I'll second Loveland. The seperate area is great for learning and you won't have (as many at least) the crazies who just have to go as fast as they can not matter what skiers/borders blasting by you while you're just trying to learn.


----------



## spthomson (Oct 18, 2003)

Killclimbz said:


> I'll second Loveland. The seperate area is great for learning and you won't have (as many at least) the crazies who just have to go as fast as they can not matter what skiers/borders blasting by you while you're just trying to learn.


It's about time you agree with me on something. :wink:


----------



## Withdrawn 1 (Mar 13, 2004)

Funny! My first time ever on a snowboard was several years ago @ Loveland - the day of the Denver 3ft. dumper snowstorm. I later enhanced my skills at A-Basin, then Copper, before moving back to Gunnison where I now do all sorts of terrain at CB and Monarch.
. . .I'm self-taught with my first time on a board @ age 27.
I wish I would have known about the beginners program @ Loveland when I was there, but unfornately, I was dating an asshole @ the time. He put me on the lift, and left me @ the top, only to break my first bone ever - my thumb - on the way down. It cracks regularly ever since.


----------



## Dogshop (Feb 19, 2005)

I want to thank everybody for their responses. I did more research and talked to other people and went with A-Basin. They have a package for 4 lessons plus rental and a season pass for $200. For me, the more lessons the better. My first lesson went great and I can't wait to go back for more. Thanks once again.


----------



## Andy H. (Oct 13, 2003)

Dogshop - Great to hear that things went well. 

While I'm a little late with advice (rare for me...) on this topic I'll also make a recommation for taking first timers borading/skiing. 

The first time at a ski area can be a really disorienting time for someone who's never been there before - suddenly thrust into a new experience, where crowds, shuttle buses, big noisy machinery, chairlifts swooping in and scooping people into the air, and so forth can overwhelm some folks. Its been my experience that the smaller areas like Ski Cooper, Monarch, or Wolf Creek can give first-timers a much better experience. They'll also be much less expensive and likely give more personalized service to their ski school clients than the mega-resorts. Not only that but the instructors at the smaller areas are typically of a different mindset than hot-shot first year instructors that'll be teaching Level 1 at the more glamorous resorts. At Ski Cooper I met instructors who had paid their dues at the Summit County areas, were mature, competent, and understanding. By mid-day my first-timer brother was on a first name basis with the lift ops and the ski hosts. Quite a difference from a place like Breck or Vail.

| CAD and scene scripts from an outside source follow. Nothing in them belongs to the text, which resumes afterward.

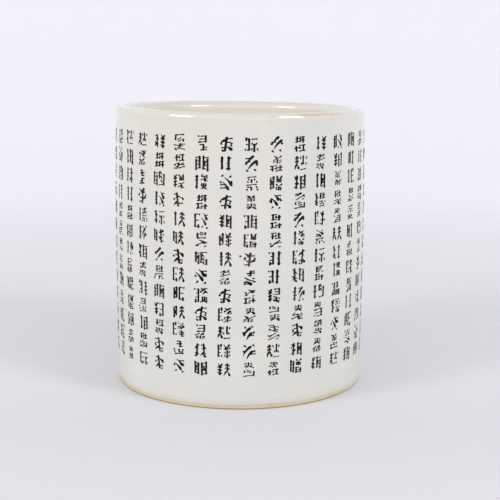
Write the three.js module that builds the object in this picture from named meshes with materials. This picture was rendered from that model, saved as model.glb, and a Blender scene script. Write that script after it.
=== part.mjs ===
// A cylindrical porcelain brush pot: a thrown clay wall and a floor slab, both standing on a turned foot
// ring, under three coats of glaze. The foot ring's own surface is left bare.
// Millimetres, +Z up. The origin is on the resting plane, on the pot's axis.
import * as THREE from "three";

// Driving dimensions. Radii and heights are those of the glazed surface unless they say clay.
const HEIGHT = 138;
const FOOT_RADIUS = 62.25;
const BARREL = 0.75; // how far the wall swells at half its height
const WALL = 6.6; // both glaze coats included
const GLAZE = 0.4;
const LIP_OUTSIDE = 2.4; // width of the lip's outer quarter ellipse
const LIP_OUTSIDE_DEPTH = 3; // height of the lip's outer quarter ellipse
const LIP_INSIDE_DEPTH = 3.5; // height of the lip's inner quarter ellipse
const FLOOR_TOP = 10;
const FLOOR_CORNER = 3; // radius of the glaze pooled where the wall meets the floor

// The foot.
const RING_HEIGHT = 3.6;
const RING_WIDTH = 8.8;
const RING_SLOPE = 0.9; // how much wider the ring's hole is at the resting plane than at its top
const BARE_BAND = 2.0; // height of the unglazed edge above the resting plane
const TURNED_EDGE = 0.6; // chamfer on the ring's two lower edges
const SLAB_CLEARANCE = 0.1; // slip joint between the slab's edge and the wall

// How finely the curves are divided.
const SEGMENTS = 72;
const WALL_STEPS = 5;
const LIP_STEPS = 5;
const CORNER_STEPS = 3;

// Sizes that follow from those.
const LIP_INSIDE = WALL - LIP_OUTSIDE; // width of the inner quarter ellipse
const CLAY_FLOOR_TOP = FLOOR_TOP - GLAZE;
const QUARTER = Math.PI / 2;
const LIP_START = HEIGHT - LIP_OUTSIDE_DEPTH; // where the outer quarter ellipse begins
const MOUTH_START = HEIGHT - LIP_INSIDE_DEPTH; // where the inner quarter ellipse ends
const CROWN_RADIUS = outsideRadius(LIP_START) - LIP_OUTSIDE;
const MOUTH_RADIUS = CROWN_RADIUS - LIP_INSIDE;
const RING_INNER_RADIUS = FOOT_RADIUS - GLAZE - RING_WIDTH;
const SLAB_RADIUS = MOUTH_RADIUS + GLAZE - SLAB_CLEARANCE;

const PORCELAIN = new THREE.MeshStandardMaterial({ color: 0xece6da, roughness: 0.8, metalness: 0 });
const BISCUIT = new THREE.MeshStandardMaterial({ color: 0xdcc9a4, roughness: 0.75, metalness: 0 });
const GLOSS = new THREE.MeshStandardMaterial({ color: 0xe4e2d9, roughness: 0.12, metalness: 0 });

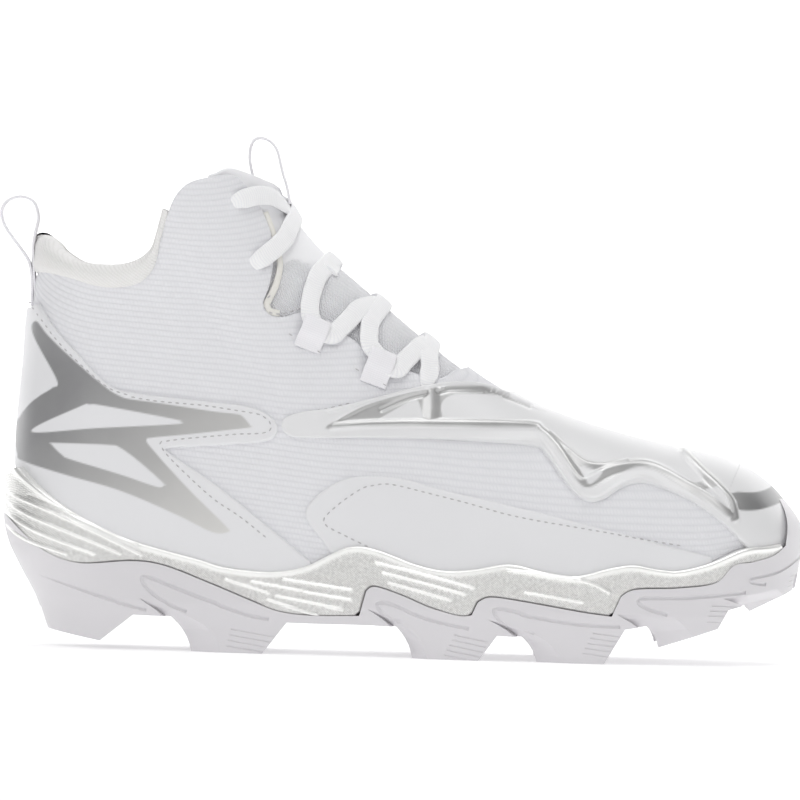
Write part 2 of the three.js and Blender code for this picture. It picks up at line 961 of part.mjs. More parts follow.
// Webbing loop on one side, from its sewn base on the upper to its tip above the tongue
function webbingSolid(loop, side) {
  const height = 2.5 * gap + webbingThickness / 2;
  const stations = [0, 0.33, 0.67, 1].map((t) => {
    const x = xAt(THREE.MathUtils.lerp(loop.along, loop.tipAlong, t));
    const z = zUp(THREE.MathUtils.lerp(loop.up, loop.tipUp, t));
    return { point: onLast(x, z, side, height), across: new THREE.Vector3(1, 0, -0.45).normalize() };
  });
  return strip(stations, webbingWidth, webbingThickness);
}

function pullLoop(points, width) {
  const curve = smooth(points.map(upperPoint), 22);
  const across = new THREE.Vector3(0, 1, 0);
  return strip(
    curve.map((p) => ({ point: new THREE.Vector3(p.x, 0, p.y), across })),
    width,
    strapThickness,
  );
}

// Object
const cleat = new THREE.Group();

function addPiece(name, solid, colour, roughness, metalness = 0) {
  const material = new THREE.MeshStandardMaterial({ color: colour, roughness, metalness });
  const mesh = new THREE.Mesh(geometryOf(solid), material);
  mesh.name = name;
  cleat.add(mesh);
}

addPiece("outsole", treadSolid(), 0xe4e0e4, 0.5);
addPiece("midsole", cupSolid(), 0xb4b2ba, 0.35, 0.6);
addPiece("insole", insoleSolid(), 0xd8d6da, 0.9);
addPiece("upper", upperSolid(), 0xe8e6ea, 0.85);
addPiece("collar", collarSolid(), 0xe9e6e0, 0.95);
addPiece("tongue", tongueSolid(), 0xe6e4e8, 0.9);
addPiece("heel_counter", overlaySolid(counterOutline, counterThickness), 0xf0eff2, 0.45);
addPiece("side_panel_lateral", overlaySolid(panelOutline, panelThickness, -halfSpan, 0), 0xefeef2, 0.5);
addPiece("side_panel_medial", overlaySolid(panelOutline, panelThickness, 0, halfSpan), 0xefeef2, 0.5);
addPiece("toe_cage", overlaySolid(cageOutline, cageThickness), 0xececf0, 0.45);
for (const side of ["lateral", "medial"])
  webbingLoops.forEach((loop, i) =>
    addPiece(`lace_loop_${side}_${i + 1}`, webbingSolid(loop, side), 0xdddce0, 0.85),
  );
addPiece("laces", laceSolid(), 0xf4f3f5, 0.9);
addPiece("heel_pull_loop", pullLoop(heelLoop, strapWidth), 0xeeecef, 0.8);
addPiece("tongue_pull_loop", pullLoop(tongueLoop, strapWidth), 0xeeecef, 0.8);

export default cleat;
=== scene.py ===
import math

import bmesh
import bpy
import numpy as np
from mathutils import Matrix, Vector


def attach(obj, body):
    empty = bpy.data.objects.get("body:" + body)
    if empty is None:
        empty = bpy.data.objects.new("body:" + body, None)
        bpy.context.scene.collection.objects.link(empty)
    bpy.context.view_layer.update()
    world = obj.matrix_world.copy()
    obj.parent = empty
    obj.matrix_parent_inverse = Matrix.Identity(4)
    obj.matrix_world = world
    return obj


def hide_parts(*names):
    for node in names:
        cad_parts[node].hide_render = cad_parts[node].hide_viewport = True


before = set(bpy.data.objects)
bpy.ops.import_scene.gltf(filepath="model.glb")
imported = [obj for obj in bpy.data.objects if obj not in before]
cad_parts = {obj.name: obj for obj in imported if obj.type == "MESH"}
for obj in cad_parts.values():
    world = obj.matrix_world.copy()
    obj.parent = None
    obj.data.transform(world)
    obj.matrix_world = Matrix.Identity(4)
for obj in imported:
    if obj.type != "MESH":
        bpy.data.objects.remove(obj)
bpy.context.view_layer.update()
toMetres = 0.001  # the shoe is worked out in millimetres, Blender's objects are in metres

# Camera, floor and light

view = {
    "millimetresPerPixel": 0.38,
    "pixels": 800,
    "turn": 1.6,  # degrees that the shoe leans towards its toe in the picture
    "elevation": 0.5,
    "target": (0.0006, 0.0, 0.0967),
    "distance": 4.0,
    "sensor": 36.0,
}
studio = {
    "floorColour": (0.93, 0.93, 0.93, 1),
    "backdropY": 4.2,
    "backdropRadius": 1.4,
    "backdropHeight": 5.0,
    "halfWidth": 6.0,
    "paperGlow": 0.32,
    "wallGlow": 1.0,
    "glowStart": 0.25,
    "glowEnd": 1.6,
    "keyPower": 10.1,
    "topPower": 7.5,
    "fillPower": 1.6,
    "sky": 0.3,
}
print("camera and studio")


def makeCamera():
    camera = bpy.data.objects.new("camera", bpy.data.cameras.new("camera"))
    bpy.context.scene.collection.objects.link(camera)
    camera.data.sensor_width = view["sensor"]
    span = view["pixels"] * view["millimetresPerPixel"] * toMetres
    camera.data.lens = view["sensor"] * view["distance"] / span
    lift = math.radians(view["elevation"])
    back = Vector((0, -math.cos(lift), math.sin(lift)))
    camera.location = Vector(view["target"]) + back * view["distance"]
    level = (-back).to_track_quat("-Z", "Y").to_matrix().to_4x4()
    roll = Matrix.Rotation(math.radians(view["turn"]), 4, "Z")
    camera.matrix_world = Matrix.Translation(camera.location) @ level @ roll
    camera.data.clip_end = 60
    bpy.context.scene.camera = camera


def makeBackdrop():
    bm = bmesh.new()
    corner = (studio["backdropY"], studio["backdropRadius"])
    rows = [(-6.0, 0.0), (corner[0] - corner[1], 0.0)]
    for step in range(1, 13):
        turn = math.pi / 2 * step / 12
        rows.append((corner[0] - corner[1] + corner[1] * math.sin(turn), corner[1] * (1 - math.cos(turn))))
    rows.append((corner[0], studio["backdropHeight"]))
    first = [bm.verts.new((side * studio["halfWidth"], rows[0][0], rows[0][1])) for side in (-1, 1)]
    edge = bm.edges.new(first)
    for y, z in rows[1:]:
        made = bmesh.ops.extrude_edge_only(bm, edges=[edge])["geom"]
        for vert in [g for g in made if isinstance(g, bmesh.types.BMVert)]:
            vert.co.y, vert.co.z = y, z
        edge = [g for g in made if isinstance(g, bmesh.types.BMEdge) and g.is_boundary
                and all(abs(v.co.y - y) < 1e-6 and abs(v.co.z - z) < 1e-6 for v in g.verts)][0]
    bmesh.ops.recalc_face_normals(bm, faces=bm.faces)
    mesh = bpy.data.meshes.new("backdrop")
    bm.to_mesh(mesh)
    bm.free()
    mesh.shade_smooth()
    backdrop = bpy.data.objects.new("backdrop", mesh)
    bpy.context.scene.collection.objects.link(backdrop)
    material = bpy.data.materials.new("backdropPaper")
    material.use_nodes = True
    shader = material.node_tree.nodes["Principled BSDF"]
    shader.inputs["Base Color"].default_value = studio["floorColour"]
    shader.inputs["Roughness"].default_value = 0.9
    shader.inputs["Specular IOR Level"].default_value = 0.1
    shader.inputs["Emission Strength"].default_value = 1.0
    nodes, links = material.node_tree.nodes, material.node_tree.links
    split = nodes.new("ShaderNodeSeparateXYZ")
    glow = nodes.new("ShaderNodeMapRange")  # the paper glows more towards its far side
    glow.interpolation_type = "SMOOTHSTEP"
    glow.inputs["From Min"].default_value, glow.inputs["From Max"].default_value = studio["glowStart"], studio["glowEnd"]
    glow.inputs["To Min"].default_value, glow.inputs["To Max"].default_value = studio["paperGlow"], studio["wallGlow"]
    links.new(nodes.new("ShaderNodeTexCoord").outputs["Object"], split.inputs[0])
    links.new(split.outputs["Y"], glow.inputs["Value"])
    links.new(glow.outputs["Result"], shader.inputs["Emission Color"])
    mesh.materials.append(material)


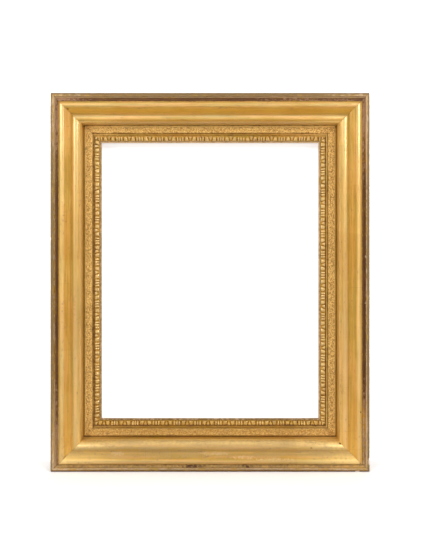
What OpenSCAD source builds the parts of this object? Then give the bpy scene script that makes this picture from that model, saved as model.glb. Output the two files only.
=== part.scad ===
// Gilt picture frame. A lapped and pegged softwood back frame carries four mitred ogee mouldings, four
// frieze rails and four pressed leaf strips. Turn buttons hold a picture in the rebate, and two rings in
// screw eyes hang the frame. +Z is up, the front faces -Y, and z = 0 is the bottom edge.

/* [Sight and rebate] */
// Width of the opening seen from the front
sight_w = 394; // [250:1:700]
// Height of the opening seen from the front
sight_h = 500; // [420:1:900]
// Width of the lip that laps over the picture
lip_w = 7.4; // [5:0.1:9]
// Depth of the shelf cut into the back of the lip
lip_step = 1; // [0.5:0.1:1.5]

/* [Back frame] */
// Thickness of the back planks
plank_t = 16; // [14:0.5:17]
// Radius of the pegs through the corner laps
peg_r = 4; // [2.5:0.1:6]
// Distance of each peg from the middle of its lap, along and across
peg_shift = 17; // [10:0.5:24]

/* [Ogee moulding] */
// Width of the flat fillet along the outer edge
fillet_w = 6.6; // [4:0.1:8]
// Height of the outer fillet above the wall
fillet_top = 50; // [48.5:0.5:53]
// Radius of the rounded outer corner of the fillet
arris_r = 2.5; // [1:0.1:3.5]
// Radius of the cove between the fillet and the roll
cove_r = 3.3; // [2.8:0.1:4]
// Height of the cove's floor above the wall
cove_floor = 45.3; // [44:0.1:45.4]
// Width of the fine land between the cove and the roll
land_w = 1.4; // [0.8:0.1:2.5]
// Radius of the outer roll
roll_r = 7; // [6.5:0.1:7.5]
// Height of the outer roll above the wall
roll_top = 57; // [56.5:0.1:57.5]
// Radius of the hollow between the roll and the swell
hollow_r = 10; // [9:0.1:12]
// Distance from the crest of the roll to the crest of the swell
crest_gap = 24.5; // [22:0.1:27]
// Radius of the inner swell
swell_r = 9; // [8:0.1:9.5]
// Height of the inner swell above the wall
swell_top = 59; // [58.5:0.1:59.5]

/* [Frieze rail] */
// Width of the quirk between the moulding and the frieze
quirk_w = 1.5; // [0.8:0.1:2.5]
// Depth of that quirk
quirk_d = 1.5; // [0.8:0.1:2.5]
// Width of the frieze with its border
frieze_w = 13.7; // [12:0.1:18]
// Height of the frieze's border above the wall
frieze_top = 26; // [25:0.1:28]
// Width of the plain border along the frieze's outer side
border_w = 1.4; // [0.8:0.1:3]
// Depth of the sanded panel below the border
panel_sink = 0.5; // [0.3:0.05:0.8]
// Radius of the fine bead beside the frieze
bead_r = 0.9; // [0.5:0.1:1.2]
// Gap on each side of the bead
bead_gap = 0.9; // [0.5:0.1:1.2]
// Depth of the gaps beside the bead
bead_sink = 1.4; // [0.8:0.1:1.5]
// Width of the leaf strip's sloping seat, seen from the front
seat_w = 10; // [9:0.1:12]
// Height of the seat at its frieze side
seat_high = 24.2; // [23.5:0.1:24.4]
// Height of the seat at its sight side
seat_low = 19.4; // [19.2:0.1:20]
// Width of the flat fillet at the sight edge
sight_fillet_w = 2.6; // [1.5:0.1:3.5]
// Height of the sight fillet above the wall
sight_top = 20.6; // [20.4:0.1:22]

/* [Leaf strip] */
// Clear space at each side of the leaf strip on its seat
leaf_inset = 0.6; // [0.5:0.05:1]
// Thickness of the leaf strip at its edges
leaf_edge = 0.7; // [0.5:0.05:0.8]
// Rise of the leaf strip's crown above its edges
leaf_crown = 1.6; // [1.4:0.05:1.7]
// Length of one tongue with its pair of leaves
leaf_pitch = 37.5; // [30:0.5:45]
// Thickness left under the cuts that shape the leaves
leaf_floor = 0.4; // [0.3:0.05:0.45]
// Distance between the cuts across a tongue
flute_pitch = 4.5; // [4.2:0.1:5]
// Number of cuts across a tongue
flutes = 4; // [2:1:4]
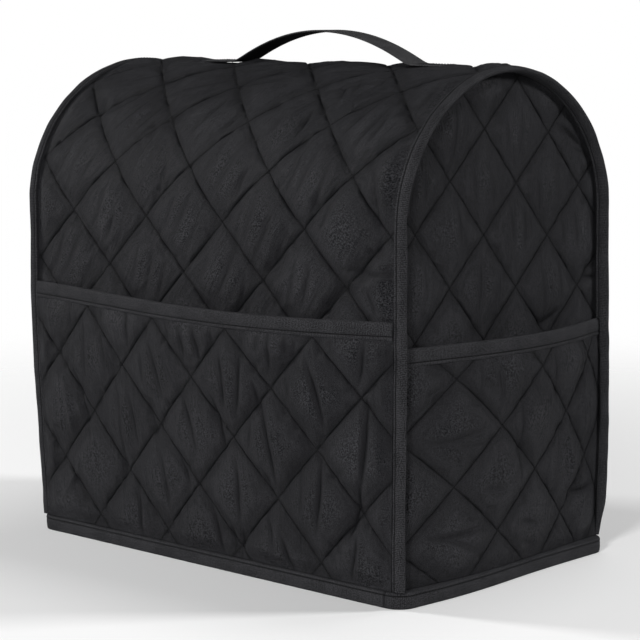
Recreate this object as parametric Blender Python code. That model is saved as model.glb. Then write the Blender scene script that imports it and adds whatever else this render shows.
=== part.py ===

Also worth remembering is that while the terrain at some of the smaller "family" ski areas may be boring as hell to you, remember who that first time skiing/boarding is for. Even a run called Pancake Flats will be plenty steep for your companion to learn on. Once they've got the basics down and are familiar with the ski-area environment, go hit the bigger and steeper areas with them after they've mastered getting onto the lift and back down the hill and are ready for a challange.

yakgrrl101 - Bummer to hear about your first-time experience. That's always been the classic way to give someone the worst first time on the snow ever. I know so many people that don't ski or board just because they were left at the top of the mountain by some hot-shot who had more to prove to themself than compassion or care for their friend/loved one.

--Andy


----------



## BrianK (Feb 3, 2005)

I wouldn't write off the instructors at the big resorts so easily. I agree with the other distractions, but some of the instructors at the two resorts you mentioned vail and breckenridge are some of the most knowledgeable and helpful in the business. I am a ski instructor at one of the resorts you mentioned and there is a reason why most all of the trainer accredated members of PSIA rocky mountain come from one of three places. Vail, Breck and Aspen. These places get the most ski school business as well as the most beggener students and so they best know how to teach and work with different types of learners. At many smaller mountains you would be hard pressed to find any level 2 certified instructors, and at these more corporate higer priced places there are many level three certs. Many of the high level certs at my mountain take level one classes along with the first years. I get defensive about this sort of thing, but I have had a class this year everyday I showed up, and least year , my first year, I had a class most of the time. As with anything experience is the key. At monarch and some of the other places, which are great mountains, there just isn't enough people for this experience.


----------